If you can pick up a deck of cards and find guidance from the divine, you don’t need a priest to mediate for you. You don’t need to tithe to a church to have access to spiritual truth. You can connect directly.
From the perspective of organised religion, that’s a huge problem. How do you control people who have their own access to divine wisdom? How do you maintain authority if anyone can interpret signs without your approval?

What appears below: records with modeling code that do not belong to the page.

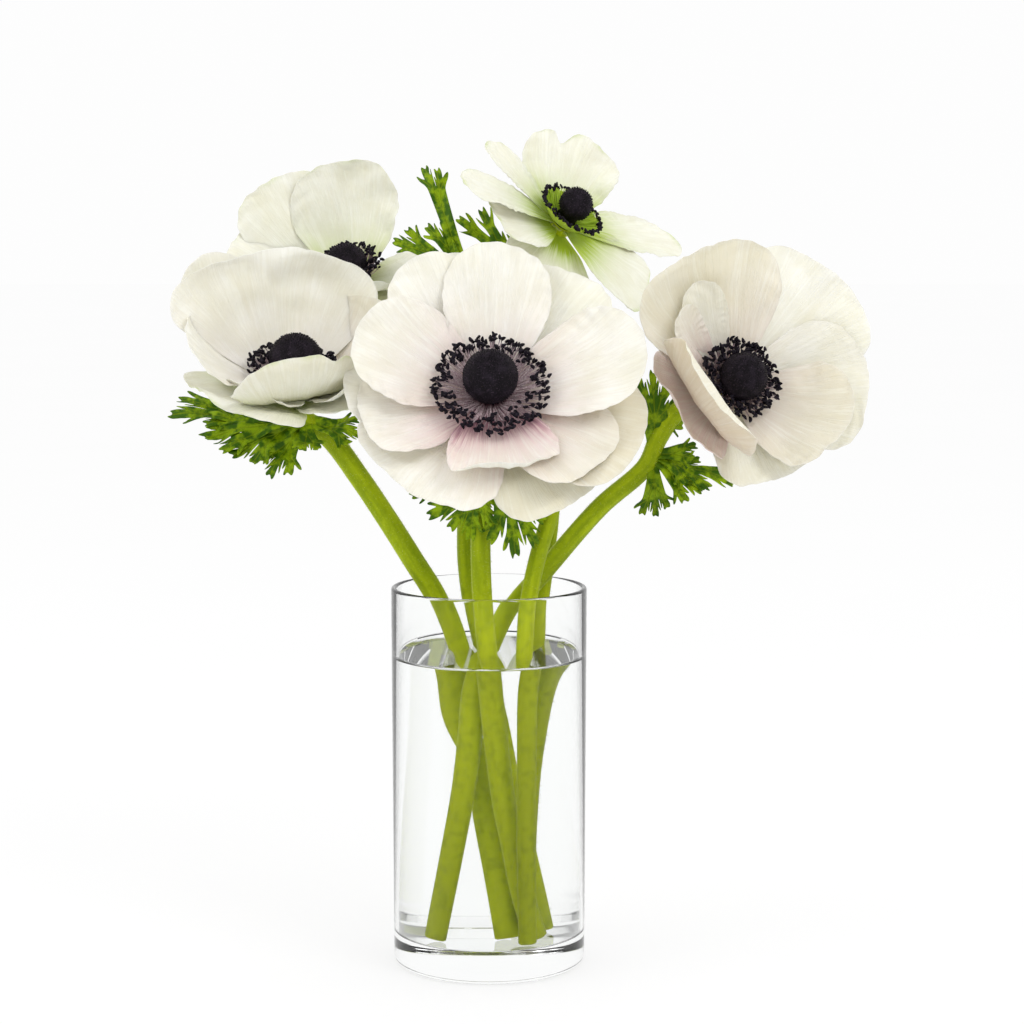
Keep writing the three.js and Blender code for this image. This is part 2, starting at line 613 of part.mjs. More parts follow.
const flowers = new THREE.Group();
flowers.add(mesh('vase', vaseBody(), clearGlass));
const holes = Object.keys(STEMS).map(stemHole);
flowers.add(mesh('water', waterBody(holes), clearWater));
for (const name of Object.keys(STEMS)) flowers.add(mesh(`stem_${name}`, stemBody(name), leafGreen));
for (const name of Object.keys(BLOOMS)) {
  flowers.add(mesh(`petals_${name}`, petalsBody(BLOOMS[name]), cream));
  flowers.add(mesh(`centre_${name}`, centreBody(BLOOMS[name]), nearBlack));
}

export default flowers;
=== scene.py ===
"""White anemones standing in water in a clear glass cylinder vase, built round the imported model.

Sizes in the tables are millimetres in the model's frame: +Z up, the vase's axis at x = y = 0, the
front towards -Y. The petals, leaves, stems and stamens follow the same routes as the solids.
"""

import math
from types import SimpleNamespace as Row

import bpy
import numpy as np
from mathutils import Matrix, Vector
from mathutils.geometry import delaunay_2d_cdt


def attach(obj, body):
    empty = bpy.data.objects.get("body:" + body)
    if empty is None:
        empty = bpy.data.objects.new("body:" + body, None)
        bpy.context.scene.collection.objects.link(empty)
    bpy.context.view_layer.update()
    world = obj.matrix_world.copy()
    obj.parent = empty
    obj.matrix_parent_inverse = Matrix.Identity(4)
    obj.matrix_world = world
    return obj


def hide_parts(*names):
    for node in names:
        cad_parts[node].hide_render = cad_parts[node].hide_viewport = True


MM = 0.001

# Camera
IMAGE_SIDE = 1024
FOCAL_PIXELS = 2570
SENSOR = 36.0
CAMERA_AT = (0.009, -0.996, 0.2895)
CAMERA_PITCH = 6.35

# Vase and water
VASE_HEIGHT = 149.5
RIM_RADIUS = 38.3
FOOT_RADIUS = 37.7
WALL = 2.1
FLOOR = 13.0
FOOT_ROUND = 3.0
FLOOR_ROUND = 0.9
WATER_LEVEL = 121.5
WATER_GAP = 0.05
WATER_CREEP = 3.2
WATER_CLIMB = 1.5
TURNED_SIDES = 160

# What grew
PETAL_CLAW = 0.16
PETAL_ROWS = 56
PETAL_COLUMNS = 30
PETAL_THICKNESS = 0.55
TIP_SHARE = 0.8
TIP_POWER = 2.6
RUFFLE_WIDTH = 44
LINE_STEPS = 1200
RECEPTACLE_TOP = 1.0
RECEPTACLE_DEPTH = 4.3
STEM_ROWS = 150
STEM_SIDES = 28
# Lengths along a stem, from its cut end, between which its lower part is painted lighter
STEM_PAINTED_LIGHT_FULL_BELOW = 110.0
STEM_PAINTED_LIGHT_NONE_ABOVE = 150.0
HAIRS = 2600
LEAF_THICKNESS = 0.5
LEAF_ARCH = -16
LEAF_STEP = 1.1
GOLDEN_ANGLE = math.pi * (3 - math.sqrt(5))

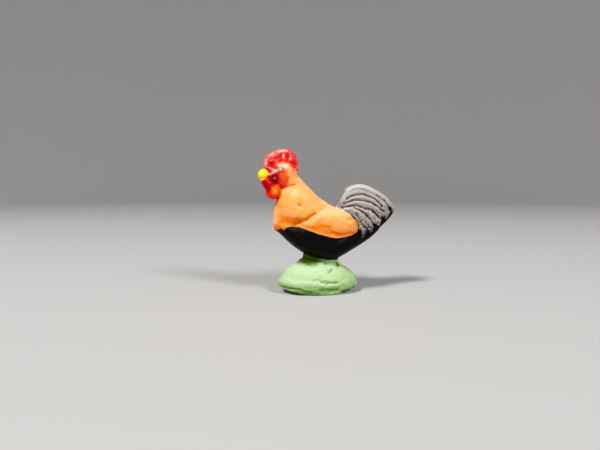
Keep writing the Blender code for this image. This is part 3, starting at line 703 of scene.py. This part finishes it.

The answer was simple: brand it as evil. Say it’s of the devil. Instil fear so people stay away, and return to the “approved” channels of guidance. It wasn’t about the cards being dangerous — it was about the institution protecting its power and income.
What Tarot Actually Does
So what does tarot actually do?
Tarot provides insight, clarity, and reflection. The cards are a symbolic language that bridges different levels of reality: the physical cards in our hands, the symbols they depict, and the archetypal truths they point to.
When I lay out a spread, I’m not conjuring spirits. I’m reading a symbolic map of forces that shape our lives — love, conflict, growth, restriction, hope. It’s about seeing patterns and making meaning. Check out my previous blog on 'how tarot works.'
Even the best tarot readers can’t tell you your future with absolute certainty. But a good tarot reader can help you see your situation more clearly, recognise archetypal patterns at play, and find a path forward.
That’s not evil. That’s empowerment.
So is tarot evil?
No. Tarot is a spiritual tool — and like any tool, it depends on how it’s used.
For me, and for many others, it’s a practice of empowerment and reflection. It connects us to archetypal forces and to the divine without fear, superstition, or hierarchy. That’s why people are still drawn to it, and why the myths of evil have never quite stuck.
If you’re curious to experience tarot for yourself, don’t be afraid. Seek out a good tarot reader who approaches the cards with respect, empathy and an understanding of their mystical power. And remember: the cards aren’t evil. They’re mirrors, maps, and guides, here to help you on your journey.